Eighty-percent of those swept up in the immigration crackdown across the country are Christian, with the largest proportion being Catholic, according to a joint Catholic-evangelical report published by World Relief. The report found 1 in 6 Catholics (18%) are either vulnerable to deportation or live with someone who is.

According to Pew Research Center data in 2025, the Catholic population in the U.S. is 54% white (European ancestry), 36% Hispanic, 4% Asian and 2% Black. More than 4 in 10 Catholics in the U.S. are immigrants (29%) or the children of immigrants (14%).

But 8 in 10 Hispanic Catholics are either born outside the U.S. (58%) or are the children of immigrants (22%). Similarly, 92% of Asian Catholics are either immigrants (78%) or are the children of an immigrant (14%). In contrast, far fewer white Catholics — just 15% — share this immigrant experience: Only 6% were born outside the U.S., with another 9% born in the U.S. to at least one immigrant parent.

“The point here is what’s happening with migrants in the United States, and this is not just undocumented migrants or criminal migrants or anything,” Ospino said. “This is with anyone who’s being profiled. Literally, for looking not white or for looking not like (what) the government, you know, feels that people should look like.”

He said, “This is an ongoing dynamic and the bishops of the United States of America or any other Catholic organization or any other religious organization or any other advocacy organization, cannot be content with just writing one statement one day and then just moving on as if nothing else would happen.”

Ospino was referring to the U.S. Conference of Catholic Bishops’ special pastoral message in November stating the body was “disturbed when we see among our people a climate of fear and anxiety around questions of profiling and immigration enforcement. We are saddened by the state of contemporary debate and the vilification of immigrants.”

Ospino said the immigration operations have been escalating and called on the bishops to escalate their efforts as well.

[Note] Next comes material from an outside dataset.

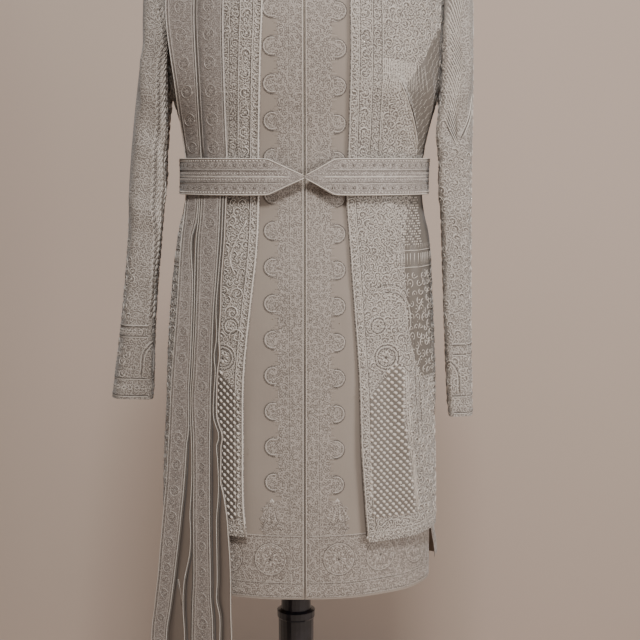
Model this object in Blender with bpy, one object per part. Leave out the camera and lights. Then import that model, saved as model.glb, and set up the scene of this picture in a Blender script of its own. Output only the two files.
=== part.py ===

“I would like to see, more often, the bishops not only writing statements, but also visiting detention centers, also celebrating Masses and celebrating vigils and going and visiting their politicians, and holding the government — all the way from the president down to any other elected official — accountable. For what is legal, for what is right, for what is good, and for what is considered an American value,” he said.